For that purpose his Majesty the King of the United Kingdom of Great Britain and Ireland has named, to discuss, conclude, and sign the conditions of the present Treaty with his Majesty the Emperor of all the Russias, Arthur Wellesley, Duke, Marquis, and Earl of Wellington, Marquis Douro, Viscount Wellington of Talavera and of Wellington, and Baron Douro of Wellesley, a Peer of the Parliament of the United Kingdom of Great Britain and Ireland, and one of his Britannic Majesty's most honourable Privy Council, Field Marshal of his Forces, Colonel of the Royal Regiment of Horse Guards, Knight of the most noble Order of the Garter, and Grand Cross of the most noble Military Order of the Bath, Duke of Ciudad Rodrigo, a Grandee of Spain of the First Class, Duke of Vittoria, Marquis of Torres Vedras and Count of Vimiera in Portugal, Knight of the most illustrious Order of the Golden Fleece of Spain, of the Military Order of St. Ferdinand, Grand Cross of the Imperial Military Order of Maria Theresa, of the Imperial Russian Order of St. George, of the Portuguese Order of the Tower and Sword, of the Swedish Order of the Sword, his Britannic Majesty's Ambassador Extraordinary and Plenipotentiary to the Most Christian King, and his First Plenipotentiary to the Congress at Vienna: and his Majesty the Emperor of all the Russias having appointed on his part, the Sieur Andrew Count Rasoumoffsky, his actual Privy Councillor, Knight of the Orders of St. Andrew, and of St. Alexander Newsky, Grand Cross of that of St. Wolodimir of the First Class; and the Sieur Charles Robert Count de Nesselrode, his Privy Councillor, actual Chamberlain, Secretary of State, Knight of the Order of St. Alexander Newsky, Grand Cross of that of St. Wolodimir of the Second Class, Knight of the Supreme Order of the Annunciation, Grand Cross of Leopold of Austria, of the Red Eagle of Russia, of the Polar Star of Sweden, and of the Golden Cross of Wurtemberg.

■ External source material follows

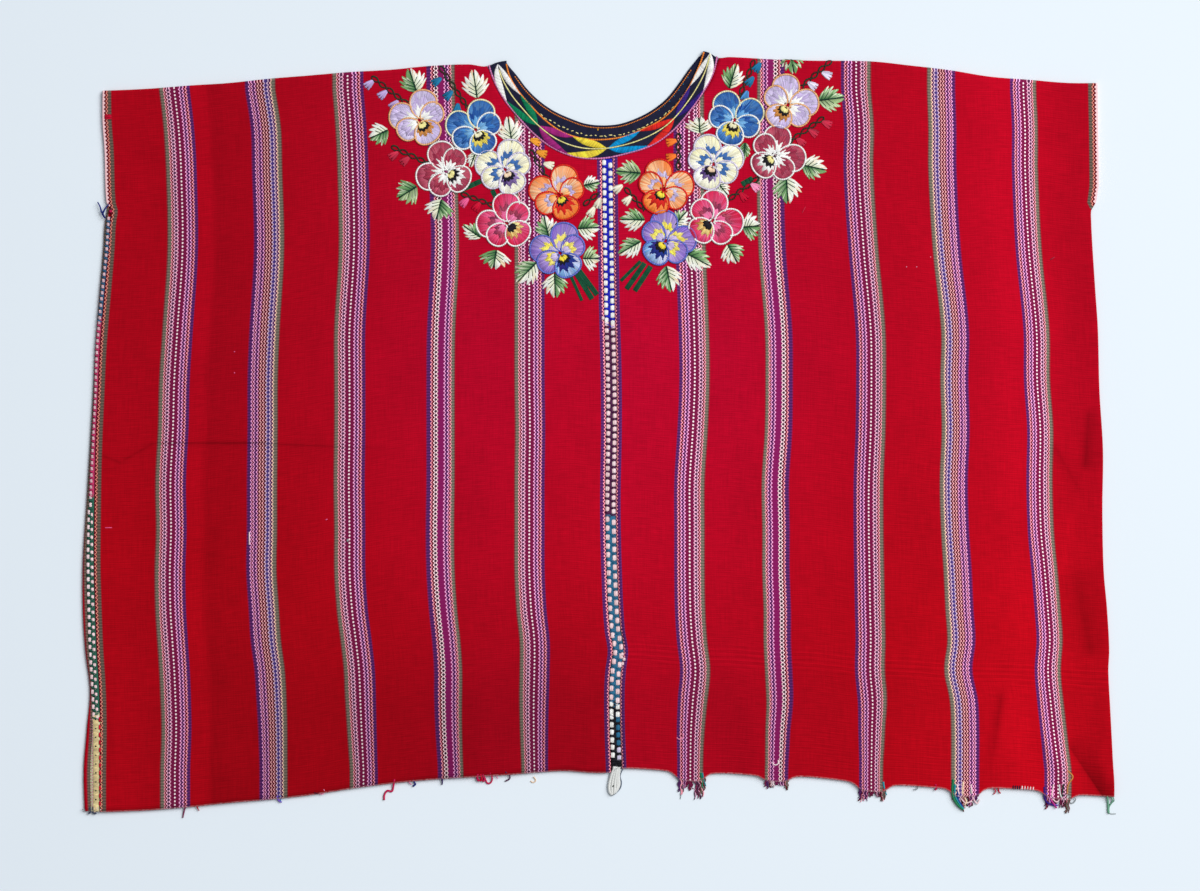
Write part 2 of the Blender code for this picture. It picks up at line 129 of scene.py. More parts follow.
# distance across, height of the front hem, height of the shoulder fold
ENDS = (
    (-410.0, -0.5, 567.6),
    (-385.0, 0.2, 568.3),
    (-355.0, 1.4, 569.7),
    (-323.0, 4.0, 572.2),
    (-292.0, 7.2, 574.2),
    (-260.0, 9.8, 577.6),
    (-228.0, 13.4, 580.2),
    (-197.0, 18.2, 582.8),
    (-165.0, 22.4, 584.6),
    (-134.0, 25.4, 587.6),
    (-103.0, 27.4, 588.8),
    (-90.0, 28.2, 587.2),
    (-81.0, 28.8, 590.4),
    (-73.0, 29.2, 591.8),
    (-30.0, 32.3, 594.0),
    (-4.0, 30.8, 596.0),
    (8.0, 31.2, 597.0),
    (18.0, 34.4, 597.6),
    (60.0, 32.0, 598.6),
    (80.0, 30.8, 599.4),
    (86.0, 30.6, 598.0),
    (93.0, 30.5, 594.0),
    (102.0, 30.4, 594.6),
    (134.0, 28.2, 592.9),
    (165.0, 27.6, 591.8),
    (213.0, 22.4, 591.2),
    (244.0, 20.8, 588.0),
    (276.0, 18.6, 584.2),
    (307.0, 19.0, 579.2),
    (339.0, 17.6, 576.6),
    (370.0, 14.2, 574.2),
    (410.0, 11.6, 574.4),
)
# middle and half width of a band that hangs out of the hem, and how far it hangs
BAND_DROPS = (
    (71.0, 11.8, 7.0),
    (139.0, 11.2, 4.0),
    (214.5, 12.5, 6.0),
    (288.5, 12.0, 6.5),
    (361.0, 11.5, 5.0),
)
# height, distance across of the middle of the joining seam
CENTRE_LINE = (
    (0.0, 13.6),
    (33.0, 13.0),
    (64.0, 11.8),
    (96.0, 11.4),
    (112.0, 12.4),
    (127.0, 14.4),
    (143.0, 11.8),
    (175.0, 9.8),
    (238.0, 8.2),
    (301.0, 9.0),
    (350.0, 8.6),
    (400.0, 7.2),
    (514.0, 5.6),
    (600.0, 4.6),
)
# direction from the neck's centre, reach of: front ribbon's outer and inner edge, back ribbon's
# inner and outer edge
NECK = (
    (182.0, 90.2, 75.6, 75.2, 90.0),
    (190.0, 87.5, 74.0, 68.5, 85.0),
    (200.0, 84.2, 70.5, 63.8, 80.5),
    (212.0, 80.8, 66.8, 59.3, 76.0),
    (225.0, 79.7, 65.2, 55.5, 72.0),
    (240.0, 79.8, 64.6, 52.4, 68.5),
    (255.0, 79.4, 63.5, 51.6, 66.8),
    (270.0, 77.7, 62.3, 51.2, 66.3),
    (285.0, 76.3, 62.2, 51.8, 66.8),
    (300.0, 77.8, 62.6, 52.8, 69.0),
    (315.0, 78.7, 65.6, 55.3, 72.0),
    (330.0, 79.9, 68.1, 59.0, 76.5),
    (342.0, 83.2, 70.8, 62.4, 80.5),
    (354.0, 88.2, 74.8, 68.3, 86.0),
    (364.0, 91.1, 79.5, 77.7, 91.0),
)
FRONT_OUTER, FRONT_INNER, BACK_INNER, BACK_OUTER = 1, 2, 3, 4
# middle of each soft fold, direction, half length, half width, height
FOLDS = (
    (363.0, 36.0, 112.0, 44.0, 9.0, 2.6),
    (316.0, 60.0, 84.0, 50.0, 12.0, 1.4),
    (225.0, 116.0, 2.0, 190.0, 15.0, 0.9),
    (-240.0, 297.0, -1.0, 80.0, 13.0, 0.9),
    (-300.0, 45.0, 97.0, 60.0, 15.0, 1.5),
    (-95.0, 70.0, 82.0, 70.0, 15.0, 1.7),
    (120.0, 62.0, 95.0, 58.0, 14.0, 1.6),
    (230.0, 330.0, 78.0, 120.0, 17.0, 0.9),
    (-170.0, 430.0, 62.0, 95.0, 16.0, 0.9),
    (300.0, 520.0, 58.0, 70.0, 16.0, 1.1),
    (-330.0, 500.0, 125.0, 70.0, 15.0, 1.1),
    (-30.0, 250.0, 100.0, 110.0, 15.0, 0.8),
)
# the same columns for the finer creases, which only the dressed cloth has
CREASES = (
    (314.0, 63.0, 81.0, 44.0, 3.4, 1.3),
    (352.0, 52.0, 118.0, 34.0, 4.0, 0.8),
    (399.0, 26.0, 114.0, 34.0, 6.0, 2.2),
    (20.0, 124.0, -14.0, 26.0, 4.0, 0.7),
    (84.0, 116.0, -5.0, 60.0, 3.2, 0.5),
    (200.0, 112.0, 2.0, 120.0, 3.0, 0.45),
    (-272.0, 290.5, -1.0, 80.0, 2.8, 0.5),
    (-385.0, 279.0, -20.0, 9.0, 3.0, 0.4),
    (-364.0, 283.0, 28.0, 15.0, 3.0, 0.4),
    (-382.0, 70.0, 88.0, 60.0, 3.0, 0.5),
    (150.0, 250.0, 84.0, 90.0, 9.0, 0.4),
    (-60.0, 160.0, 96.0, 80.0, 9.0, 0.4),
)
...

Art.1. The High Contracting Parties above mentioned, solemnly engage to unite the resources of their respective States for the purpose of maintaining entire the conditions of the Treaty of Peace concluded at Paris the 30th of May, 1814; as also, the stipulations determined upon and signed at the Congress of Vienna, with the view to complete the dispositions of that Treaty, to preserve them against all infringement, and particularly against the designs of Napoleon Buonaparté. For this purpose they engage, in the spirit of the Declaration of the 13th of March last, to direct, in common and with one accord, should the case require it, all their efforts against him, and against all those who should already have joined his faction, or shall hereafter join it, in order to force him to desist from his projects, and to render him unable to disturb in future the tranquillity of Europe, and the general Peace, under the protection of which the rights, the liberty, and independence of nations had been recently placed and secured.

Art.2. Although the means destined for the attainment of so great and salutary an object, ought not to be subjected to limitation, and although the High Con- tracting Parties are resolved to devote thereto all those means which, in their respective situations, they are enabled to dispose of, they have nevertheless agreed to keep constantly in the field, each, a force of 150,000 men complete, including cavalry in the proportion of at least, one tenth, and a just proportion of artillery, not reckoning garrisons; and to employ the same actively and conjointly against the common enemy

Art. 3. The High Contracting Parties reciprocally engage not to lay down their arms but by common consent, nor before the object of the war, designated in the first Article of the present Treaty, shall have been attained; nor until Buonaparté shall have been rendered absolutely unable to create disturbance, and to renew his attempts for possessing himself of the supreme power in France.

Art. 4. The present Treaty being principally applicable to the present circumstances, the stipulations of the Treaty of Chaumont, and particularly those contained in the 16th Article of the same, shall be again in force, as soon as the object actually in view shall have been attained.

Art. 5. Whatever relates to the combined armies, to supplies, &c. shall be regulated by a particular Convention.

Art. 6. The High Contracting Parties shall be allowed respectively to accredit to the generals commanding their armies, officers, who shall have the liberty of corresponding with their governments, for the purpose of giving information of military events, and of every thing relating to the operations of the armies.

Art. 7. The engagements entered into by the present Treaty, having for their object the maintenance of the general peace, the High Contracting Parties agree to invite all the Powers of Europe to accede to the same.

Art. 8. The present Treaty having no other end in view but to support France, or any other country which may be invaded, against the enterprizes of Buonaparté and his adherents, his Most Christian Majesty shall be specially invited to accede hereunto; and, in the event of his Majesty's requiring the forces stipulated in the second Article, to make known what assistance circumstances will allow him to bring forward in the furtherance of the object of the present Treaty.

Art. 9. The present Treaty shall be ratified, and the ratifications exchanged in two months, or sooner if possible.—In faith whereof, the respective plenipotentiaries have signed it, and affixed hereto the impression of their arms.

Done at Vicuna, the 25th of March, 1815.